Il primo atto di Zingaretti segretario del PD, con tutta la sua carica simbolica, è stato recarsi a Torino per sostenere la causa della Torino-Lione. Una scelta, che prescindere da qualunque valutazione di merito, rappresenta un assist alla Lega e una pugnalata alle spalle al M5S, con lo scopo evidente di accentuare le contraddizioni della maggioranza giallo-verde. Il secondo è stato rifiutare la sfida di Di Maio sul salario minimo, prima rispondendogli in modo un po’ demenziale che piuttosto fosse il Governo ad assumere la proposta del PD, poi annunciando l’intenzione di convocare due incontri in materia con le categorie produttive – sindacati e imprese – facendo finta di ignorare che entrambe hanno già detto senza mezzi termini di essere contrarie (per la precisione una circolare interna della CGIL datata 26 marzo, riconosce in qualche modo dignità alla proposta del M5S, pur giudicandola ‘pericolosa’, perché ‘ha un forte richiamo alla contrattazione collettiva e agli accordi confederali recentemente sottoscritti’, mentre liquida quella del PD come ‘irricevibile’, senza neanche entrare nel merito). Per quanto riguarda eventuali accordi coi Cinque Stelle dunque il PD pare essere in una botte di ferro, con Zingaretti come con Renzi.
Per quanto invece concerne i rapporti con destra e sinistra la principale mossa di Zingaretti in vista delle elezioni europee è stata la ‘lista unitaria’ col movimento Siamo Europei di Carlo Calenda, che vede tra i sottoscrittori del manifesto costitutivo, oltre a due noti esponenti di Confindustria come Alberto Bombassei e Paolo Merloni, un’infornata di sindaci di nota fede renziana come Dario Nardella, Giorgio Gori, Matteo Ricci, il sindaco di Reggio Calabria Giuseppe Falcomatà, legato a Minniti e l’ex montiano Mario Giro e di cui lo stesso Berlusconi ha dichiarato di condividere molti punti. Del resto anche Calenda ha detto che tra Berlusconi e Di Maio sceglierebbe Berlusconi, così come è noto che Berlusconi ha una buona opinione di Calenda trasmessagli dal fido Gianni Letta. Proprio come Renzi poi Zingaretti ha cercato fino all’ultimo di imbarcare anche +Europa di Emma Bonino incassando un no impietoso. Ma Calenda è fiducioso e punta a superare il 30%, dimenticando di quando lui stesso ricordava divertito la battuta di Verdini, secondo cui se l’ex ministro si fosse presentato alle elezioni non l’avrebbe votato neanche sua madre.
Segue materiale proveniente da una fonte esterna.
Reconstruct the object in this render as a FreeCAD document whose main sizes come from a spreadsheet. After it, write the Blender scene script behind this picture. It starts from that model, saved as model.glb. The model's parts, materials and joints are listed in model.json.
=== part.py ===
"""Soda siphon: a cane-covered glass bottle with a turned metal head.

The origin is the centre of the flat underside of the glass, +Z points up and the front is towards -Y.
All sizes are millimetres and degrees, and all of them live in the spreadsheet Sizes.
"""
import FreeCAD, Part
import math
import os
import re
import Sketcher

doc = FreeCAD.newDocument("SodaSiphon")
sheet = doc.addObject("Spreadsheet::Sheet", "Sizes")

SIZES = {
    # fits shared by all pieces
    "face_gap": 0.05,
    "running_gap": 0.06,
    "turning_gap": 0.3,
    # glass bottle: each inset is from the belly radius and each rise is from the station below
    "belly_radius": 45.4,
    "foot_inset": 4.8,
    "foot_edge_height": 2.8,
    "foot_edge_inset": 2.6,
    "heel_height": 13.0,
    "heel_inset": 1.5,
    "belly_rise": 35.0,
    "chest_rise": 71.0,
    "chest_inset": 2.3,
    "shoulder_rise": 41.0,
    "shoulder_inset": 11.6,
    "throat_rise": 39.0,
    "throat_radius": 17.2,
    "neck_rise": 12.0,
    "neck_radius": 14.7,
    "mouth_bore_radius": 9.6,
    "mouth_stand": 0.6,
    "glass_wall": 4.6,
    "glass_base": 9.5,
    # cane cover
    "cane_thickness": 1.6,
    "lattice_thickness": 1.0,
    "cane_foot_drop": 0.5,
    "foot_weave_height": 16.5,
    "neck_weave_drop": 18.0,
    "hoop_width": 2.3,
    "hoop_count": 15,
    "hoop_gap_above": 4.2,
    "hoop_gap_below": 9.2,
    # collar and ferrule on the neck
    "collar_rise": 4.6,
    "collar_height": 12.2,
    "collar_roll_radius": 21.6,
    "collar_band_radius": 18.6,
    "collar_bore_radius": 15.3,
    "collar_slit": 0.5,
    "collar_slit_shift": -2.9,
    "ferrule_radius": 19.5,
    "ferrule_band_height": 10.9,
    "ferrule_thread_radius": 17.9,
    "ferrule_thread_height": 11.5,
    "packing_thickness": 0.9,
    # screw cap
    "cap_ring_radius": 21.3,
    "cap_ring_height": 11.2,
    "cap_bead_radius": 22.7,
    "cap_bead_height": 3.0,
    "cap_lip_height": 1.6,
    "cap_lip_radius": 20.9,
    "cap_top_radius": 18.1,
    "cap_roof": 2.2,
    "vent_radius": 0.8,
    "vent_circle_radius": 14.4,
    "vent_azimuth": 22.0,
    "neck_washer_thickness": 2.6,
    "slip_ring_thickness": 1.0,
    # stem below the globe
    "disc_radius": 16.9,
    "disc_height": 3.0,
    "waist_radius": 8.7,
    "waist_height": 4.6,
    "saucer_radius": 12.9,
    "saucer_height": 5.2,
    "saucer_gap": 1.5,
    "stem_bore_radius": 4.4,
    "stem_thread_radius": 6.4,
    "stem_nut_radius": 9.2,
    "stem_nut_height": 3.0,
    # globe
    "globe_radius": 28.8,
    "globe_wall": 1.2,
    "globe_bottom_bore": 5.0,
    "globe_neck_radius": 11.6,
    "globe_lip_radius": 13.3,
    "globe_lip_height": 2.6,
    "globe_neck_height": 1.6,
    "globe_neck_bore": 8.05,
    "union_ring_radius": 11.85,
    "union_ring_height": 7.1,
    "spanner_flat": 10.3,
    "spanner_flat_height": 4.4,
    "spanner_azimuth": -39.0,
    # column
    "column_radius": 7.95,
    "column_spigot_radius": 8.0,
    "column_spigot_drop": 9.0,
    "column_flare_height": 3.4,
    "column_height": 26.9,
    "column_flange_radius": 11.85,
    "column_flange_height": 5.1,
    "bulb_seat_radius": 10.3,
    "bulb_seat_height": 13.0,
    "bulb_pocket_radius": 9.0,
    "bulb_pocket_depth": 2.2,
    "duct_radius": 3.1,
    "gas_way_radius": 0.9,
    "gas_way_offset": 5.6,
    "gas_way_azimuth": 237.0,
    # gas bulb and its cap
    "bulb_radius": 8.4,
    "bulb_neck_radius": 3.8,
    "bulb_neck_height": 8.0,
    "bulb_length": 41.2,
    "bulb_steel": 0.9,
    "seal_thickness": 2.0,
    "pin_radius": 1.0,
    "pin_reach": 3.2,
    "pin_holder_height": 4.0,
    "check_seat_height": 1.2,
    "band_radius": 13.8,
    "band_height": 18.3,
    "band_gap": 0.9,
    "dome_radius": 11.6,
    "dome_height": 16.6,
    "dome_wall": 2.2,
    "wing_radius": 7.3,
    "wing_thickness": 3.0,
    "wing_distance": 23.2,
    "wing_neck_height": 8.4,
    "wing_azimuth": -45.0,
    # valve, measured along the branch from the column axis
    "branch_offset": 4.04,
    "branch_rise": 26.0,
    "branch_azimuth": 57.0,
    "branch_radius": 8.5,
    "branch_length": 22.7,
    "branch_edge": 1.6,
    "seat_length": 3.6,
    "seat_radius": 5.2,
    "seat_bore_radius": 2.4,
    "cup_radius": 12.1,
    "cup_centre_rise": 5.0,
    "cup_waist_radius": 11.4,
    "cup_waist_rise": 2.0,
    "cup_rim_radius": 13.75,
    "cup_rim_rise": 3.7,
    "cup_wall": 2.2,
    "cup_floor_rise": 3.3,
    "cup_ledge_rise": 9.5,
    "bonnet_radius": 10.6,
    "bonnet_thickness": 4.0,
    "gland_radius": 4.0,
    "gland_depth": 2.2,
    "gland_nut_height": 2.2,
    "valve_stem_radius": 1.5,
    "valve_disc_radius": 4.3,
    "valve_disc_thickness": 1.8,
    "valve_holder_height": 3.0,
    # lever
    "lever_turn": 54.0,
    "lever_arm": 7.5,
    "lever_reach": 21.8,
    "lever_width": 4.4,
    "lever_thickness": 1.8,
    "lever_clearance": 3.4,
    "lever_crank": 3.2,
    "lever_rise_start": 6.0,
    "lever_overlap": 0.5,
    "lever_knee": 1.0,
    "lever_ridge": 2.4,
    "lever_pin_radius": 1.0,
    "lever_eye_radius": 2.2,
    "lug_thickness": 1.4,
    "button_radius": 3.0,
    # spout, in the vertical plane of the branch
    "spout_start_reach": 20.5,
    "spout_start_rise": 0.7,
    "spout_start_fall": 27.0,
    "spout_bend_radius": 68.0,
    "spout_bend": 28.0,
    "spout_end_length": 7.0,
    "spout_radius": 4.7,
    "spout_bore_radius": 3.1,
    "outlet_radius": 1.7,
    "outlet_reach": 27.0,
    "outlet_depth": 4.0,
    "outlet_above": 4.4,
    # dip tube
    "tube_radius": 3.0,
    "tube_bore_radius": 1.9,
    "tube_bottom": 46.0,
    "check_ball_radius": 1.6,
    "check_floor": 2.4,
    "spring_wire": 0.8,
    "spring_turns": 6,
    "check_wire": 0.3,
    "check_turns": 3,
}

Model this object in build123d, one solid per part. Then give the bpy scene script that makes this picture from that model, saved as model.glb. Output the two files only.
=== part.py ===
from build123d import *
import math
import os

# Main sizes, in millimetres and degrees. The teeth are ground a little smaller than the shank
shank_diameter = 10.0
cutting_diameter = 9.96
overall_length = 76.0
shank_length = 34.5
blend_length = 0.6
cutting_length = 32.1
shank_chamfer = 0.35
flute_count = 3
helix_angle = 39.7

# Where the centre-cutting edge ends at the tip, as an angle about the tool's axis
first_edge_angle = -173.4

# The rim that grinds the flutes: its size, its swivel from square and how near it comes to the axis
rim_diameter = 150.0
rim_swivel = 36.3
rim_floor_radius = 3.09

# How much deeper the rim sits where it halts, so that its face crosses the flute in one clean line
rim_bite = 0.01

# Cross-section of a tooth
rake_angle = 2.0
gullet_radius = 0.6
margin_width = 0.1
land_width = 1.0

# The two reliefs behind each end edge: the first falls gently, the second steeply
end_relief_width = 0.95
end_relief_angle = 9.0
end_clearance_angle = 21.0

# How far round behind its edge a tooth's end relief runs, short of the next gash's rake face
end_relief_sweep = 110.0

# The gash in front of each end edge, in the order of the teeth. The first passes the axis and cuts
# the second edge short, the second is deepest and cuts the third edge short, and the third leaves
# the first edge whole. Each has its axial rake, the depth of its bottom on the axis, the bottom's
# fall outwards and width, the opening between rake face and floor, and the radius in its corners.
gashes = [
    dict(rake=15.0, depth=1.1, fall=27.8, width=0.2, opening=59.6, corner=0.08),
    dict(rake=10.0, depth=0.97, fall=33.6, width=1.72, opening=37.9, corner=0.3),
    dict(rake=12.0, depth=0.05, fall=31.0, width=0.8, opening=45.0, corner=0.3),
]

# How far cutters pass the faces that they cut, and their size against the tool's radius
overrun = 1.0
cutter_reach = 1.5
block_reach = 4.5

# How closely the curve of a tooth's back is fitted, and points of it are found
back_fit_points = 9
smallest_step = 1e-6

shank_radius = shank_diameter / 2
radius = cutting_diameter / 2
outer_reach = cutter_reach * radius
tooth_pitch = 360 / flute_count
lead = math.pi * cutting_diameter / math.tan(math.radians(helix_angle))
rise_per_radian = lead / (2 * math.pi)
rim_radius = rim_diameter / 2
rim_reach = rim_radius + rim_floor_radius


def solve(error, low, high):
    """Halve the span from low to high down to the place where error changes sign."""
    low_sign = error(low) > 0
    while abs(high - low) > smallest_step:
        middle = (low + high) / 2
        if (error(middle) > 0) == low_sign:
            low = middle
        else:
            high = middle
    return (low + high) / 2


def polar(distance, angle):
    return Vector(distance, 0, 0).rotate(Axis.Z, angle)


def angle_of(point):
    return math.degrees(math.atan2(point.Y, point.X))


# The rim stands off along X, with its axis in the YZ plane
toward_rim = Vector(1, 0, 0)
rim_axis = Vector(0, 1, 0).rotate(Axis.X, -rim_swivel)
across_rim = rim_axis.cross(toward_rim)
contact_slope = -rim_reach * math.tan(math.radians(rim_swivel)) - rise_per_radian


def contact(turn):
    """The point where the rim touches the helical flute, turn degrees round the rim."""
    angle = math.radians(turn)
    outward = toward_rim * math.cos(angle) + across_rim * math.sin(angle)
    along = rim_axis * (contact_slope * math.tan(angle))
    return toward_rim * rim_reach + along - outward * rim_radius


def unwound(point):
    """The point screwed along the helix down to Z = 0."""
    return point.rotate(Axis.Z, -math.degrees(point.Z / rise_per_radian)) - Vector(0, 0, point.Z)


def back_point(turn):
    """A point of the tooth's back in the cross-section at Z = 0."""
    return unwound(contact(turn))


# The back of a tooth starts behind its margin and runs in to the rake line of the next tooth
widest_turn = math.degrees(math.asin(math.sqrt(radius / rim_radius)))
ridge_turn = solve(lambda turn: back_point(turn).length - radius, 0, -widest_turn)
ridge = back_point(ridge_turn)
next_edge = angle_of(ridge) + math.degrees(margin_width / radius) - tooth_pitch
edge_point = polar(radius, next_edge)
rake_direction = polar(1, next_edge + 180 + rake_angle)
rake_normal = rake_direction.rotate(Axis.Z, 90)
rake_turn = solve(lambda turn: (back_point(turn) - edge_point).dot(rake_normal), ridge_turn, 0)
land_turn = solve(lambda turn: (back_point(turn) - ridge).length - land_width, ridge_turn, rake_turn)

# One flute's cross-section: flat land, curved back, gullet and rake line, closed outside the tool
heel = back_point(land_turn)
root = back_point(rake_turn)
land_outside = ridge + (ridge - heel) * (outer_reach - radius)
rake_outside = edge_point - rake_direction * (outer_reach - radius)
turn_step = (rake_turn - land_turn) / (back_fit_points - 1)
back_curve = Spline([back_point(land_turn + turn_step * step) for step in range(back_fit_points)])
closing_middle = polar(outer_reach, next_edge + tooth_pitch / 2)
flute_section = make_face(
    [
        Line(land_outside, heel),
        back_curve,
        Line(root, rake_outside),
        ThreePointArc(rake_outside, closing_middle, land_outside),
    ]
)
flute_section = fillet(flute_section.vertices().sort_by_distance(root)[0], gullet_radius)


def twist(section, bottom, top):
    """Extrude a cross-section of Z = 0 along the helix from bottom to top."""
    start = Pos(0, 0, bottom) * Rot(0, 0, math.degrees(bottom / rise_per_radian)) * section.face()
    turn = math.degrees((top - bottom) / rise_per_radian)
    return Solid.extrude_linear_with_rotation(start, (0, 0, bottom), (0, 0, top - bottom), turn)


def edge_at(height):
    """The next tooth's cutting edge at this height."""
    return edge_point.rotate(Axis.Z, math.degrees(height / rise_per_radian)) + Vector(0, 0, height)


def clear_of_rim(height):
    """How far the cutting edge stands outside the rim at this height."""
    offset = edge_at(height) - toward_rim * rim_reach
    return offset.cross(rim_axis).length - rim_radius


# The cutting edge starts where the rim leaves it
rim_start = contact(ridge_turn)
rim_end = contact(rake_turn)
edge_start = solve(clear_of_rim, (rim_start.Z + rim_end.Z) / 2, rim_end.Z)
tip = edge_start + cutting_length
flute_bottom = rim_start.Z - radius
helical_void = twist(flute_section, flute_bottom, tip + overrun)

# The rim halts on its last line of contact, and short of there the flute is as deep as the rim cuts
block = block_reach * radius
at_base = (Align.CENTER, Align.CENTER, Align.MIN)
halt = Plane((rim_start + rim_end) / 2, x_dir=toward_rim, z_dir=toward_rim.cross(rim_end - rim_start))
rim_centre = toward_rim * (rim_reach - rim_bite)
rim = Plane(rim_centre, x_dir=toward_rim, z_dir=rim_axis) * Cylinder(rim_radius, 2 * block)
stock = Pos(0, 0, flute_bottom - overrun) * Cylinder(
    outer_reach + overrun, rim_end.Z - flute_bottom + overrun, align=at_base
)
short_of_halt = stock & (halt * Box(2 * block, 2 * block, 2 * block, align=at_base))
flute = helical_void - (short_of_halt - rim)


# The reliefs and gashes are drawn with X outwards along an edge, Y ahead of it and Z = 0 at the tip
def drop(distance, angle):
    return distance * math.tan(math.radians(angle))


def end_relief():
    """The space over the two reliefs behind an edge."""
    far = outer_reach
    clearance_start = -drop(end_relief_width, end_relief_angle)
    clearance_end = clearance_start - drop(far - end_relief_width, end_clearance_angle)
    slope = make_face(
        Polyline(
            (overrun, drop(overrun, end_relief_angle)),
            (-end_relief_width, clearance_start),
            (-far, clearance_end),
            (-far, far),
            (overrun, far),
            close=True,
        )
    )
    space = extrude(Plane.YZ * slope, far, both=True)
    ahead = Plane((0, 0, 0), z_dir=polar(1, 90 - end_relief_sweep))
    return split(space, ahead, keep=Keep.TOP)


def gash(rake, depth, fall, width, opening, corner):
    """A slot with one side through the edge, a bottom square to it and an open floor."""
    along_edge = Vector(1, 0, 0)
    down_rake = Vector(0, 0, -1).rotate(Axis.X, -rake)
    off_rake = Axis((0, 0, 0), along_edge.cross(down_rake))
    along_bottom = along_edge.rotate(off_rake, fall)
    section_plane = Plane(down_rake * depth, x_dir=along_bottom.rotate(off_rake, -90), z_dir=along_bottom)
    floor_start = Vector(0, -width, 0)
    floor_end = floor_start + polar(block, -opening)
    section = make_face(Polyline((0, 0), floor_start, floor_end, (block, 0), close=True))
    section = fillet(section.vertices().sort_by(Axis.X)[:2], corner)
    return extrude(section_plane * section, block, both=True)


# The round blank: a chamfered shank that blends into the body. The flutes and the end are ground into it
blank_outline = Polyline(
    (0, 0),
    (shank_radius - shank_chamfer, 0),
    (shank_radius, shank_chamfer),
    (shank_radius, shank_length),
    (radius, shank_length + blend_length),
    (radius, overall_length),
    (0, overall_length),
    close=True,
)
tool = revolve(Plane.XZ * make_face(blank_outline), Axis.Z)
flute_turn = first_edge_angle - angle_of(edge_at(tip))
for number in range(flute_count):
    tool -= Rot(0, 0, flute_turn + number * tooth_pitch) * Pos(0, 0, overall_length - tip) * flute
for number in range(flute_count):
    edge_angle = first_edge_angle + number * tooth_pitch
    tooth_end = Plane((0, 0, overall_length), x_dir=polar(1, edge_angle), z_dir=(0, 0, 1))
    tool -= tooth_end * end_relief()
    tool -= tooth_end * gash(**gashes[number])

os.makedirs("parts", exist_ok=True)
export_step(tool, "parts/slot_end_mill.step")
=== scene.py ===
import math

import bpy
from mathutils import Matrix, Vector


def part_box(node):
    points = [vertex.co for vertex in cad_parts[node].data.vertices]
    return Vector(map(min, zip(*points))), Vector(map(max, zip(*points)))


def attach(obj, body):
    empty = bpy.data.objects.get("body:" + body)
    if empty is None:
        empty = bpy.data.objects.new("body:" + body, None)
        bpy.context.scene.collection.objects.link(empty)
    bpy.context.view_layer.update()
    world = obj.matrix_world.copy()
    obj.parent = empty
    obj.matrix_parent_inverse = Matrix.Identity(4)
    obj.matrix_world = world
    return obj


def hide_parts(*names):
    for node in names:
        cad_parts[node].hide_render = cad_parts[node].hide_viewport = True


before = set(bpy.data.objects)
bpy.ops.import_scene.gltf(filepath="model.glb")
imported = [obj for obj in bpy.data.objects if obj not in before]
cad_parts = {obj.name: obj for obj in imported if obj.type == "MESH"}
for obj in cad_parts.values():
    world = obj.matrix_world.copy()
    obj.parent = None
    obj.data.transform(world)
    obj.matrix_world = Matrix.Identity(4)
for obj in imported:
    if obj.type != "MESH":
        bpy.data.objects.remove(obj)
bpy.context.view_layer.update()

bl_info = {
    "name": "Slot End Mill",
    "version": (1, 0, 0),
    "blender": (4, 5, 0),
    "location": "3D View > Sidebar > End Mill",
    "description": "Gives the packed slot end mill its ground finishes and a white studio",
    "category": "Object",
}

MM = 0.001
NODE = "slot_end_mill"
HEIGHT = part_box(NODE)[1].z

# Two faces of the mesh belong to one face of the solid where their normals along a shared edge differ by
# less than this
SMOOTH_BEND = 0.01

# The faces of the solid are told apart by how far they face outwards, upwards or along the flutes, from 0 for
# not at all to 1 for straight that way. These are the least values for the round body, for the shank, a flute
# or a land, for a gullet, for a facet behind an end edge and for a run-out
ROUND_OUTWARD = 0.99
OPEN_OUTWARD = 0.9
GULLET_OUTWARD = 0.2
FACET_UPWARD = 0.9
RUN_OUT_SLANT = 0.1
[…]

A Zingaretti del resto va dato atto di essere coerente con le proprie scelte anche passate. Alla regione Lazio, ad esempio, dove Zingaretti era stato eletto l’anno scorso senza tuttavia disporre di una maggioranza in consiglio, essendosi fermato a 25 seggi su 51, dopo qualche mese di traccheggiamento, in cui era andato avanti grazie ai sei mesi di ‘tregua’ che i Cinque Stelle inizialmente gli avevano concesso, il futuro segretario del PD già a luglio era riuscito a reclutare due fuorusciti dal centrodestra, Enrico Cavallari, leghista, ex assessore di Alemanno, e Giuseppe Cangemi, Forza Italia, ex assessore di Renata Polverini. I due, una settimana dopo aver firmato un accordo programmatico in 10 punti col PD, venivano eletti rispettivamente vicepresidente del consiglio regionale e presidente del comitato per il monitoraggio dell’attuazione delle leggi e col loro passaggio in maggioranza vanificavano la mozione di sfiducia presentata dal centrodestra, che avrebbe potuto segnare la fine del secondo mandato del governatore dopo soli sei mesi di governo. Anche Cavallari in quei giorni fa rivendicava la propria interiore coerenza confermando di essere un uomo di centrodestra e di aver salvato Zingaretti ed evitato il ritorno alle urne, perché ‘Penso che siamo ancora divisi. Tutte le varie anime, Forza Italia, Fratelli d’Italia e la Lega stessa, stanno vivendo una fase di assestamento e di riorganizzazione. Andare al voto domani ci mostrerebbe divisi e porterebbe o ad una maggioranza gialloverde anche qui in Regione oppure addirittura alla vittoria dei grillini e questo va evitato’.
Insomma se qualcuno temeva che l’elezione di Zingaretti avrebbe comportato una svolta a sinistra e la cancellazione di cinque anni di trasformazione del PD dall’interno da parte di Renzi può stare tranquillo: nulla di quanto fatto da Renzi, almeno delle scelte sostanziali, verrà gettato alle ortiche. Come quando si dimise da Presidente del Consiglio per lasciare al mite Gentiloni il compito di dirigere un governo fotocopia del suo governo, Renzi ora lascia al mite Zingaretti l’amministrazione di un PD fotocopia del suo partito, di cui sembra proprio che l’unica cosa che potrebbe essere sacrificata sia la sede del Nazareno. E lui farà vedere di cosa è capace. Zingarenzi ci prova.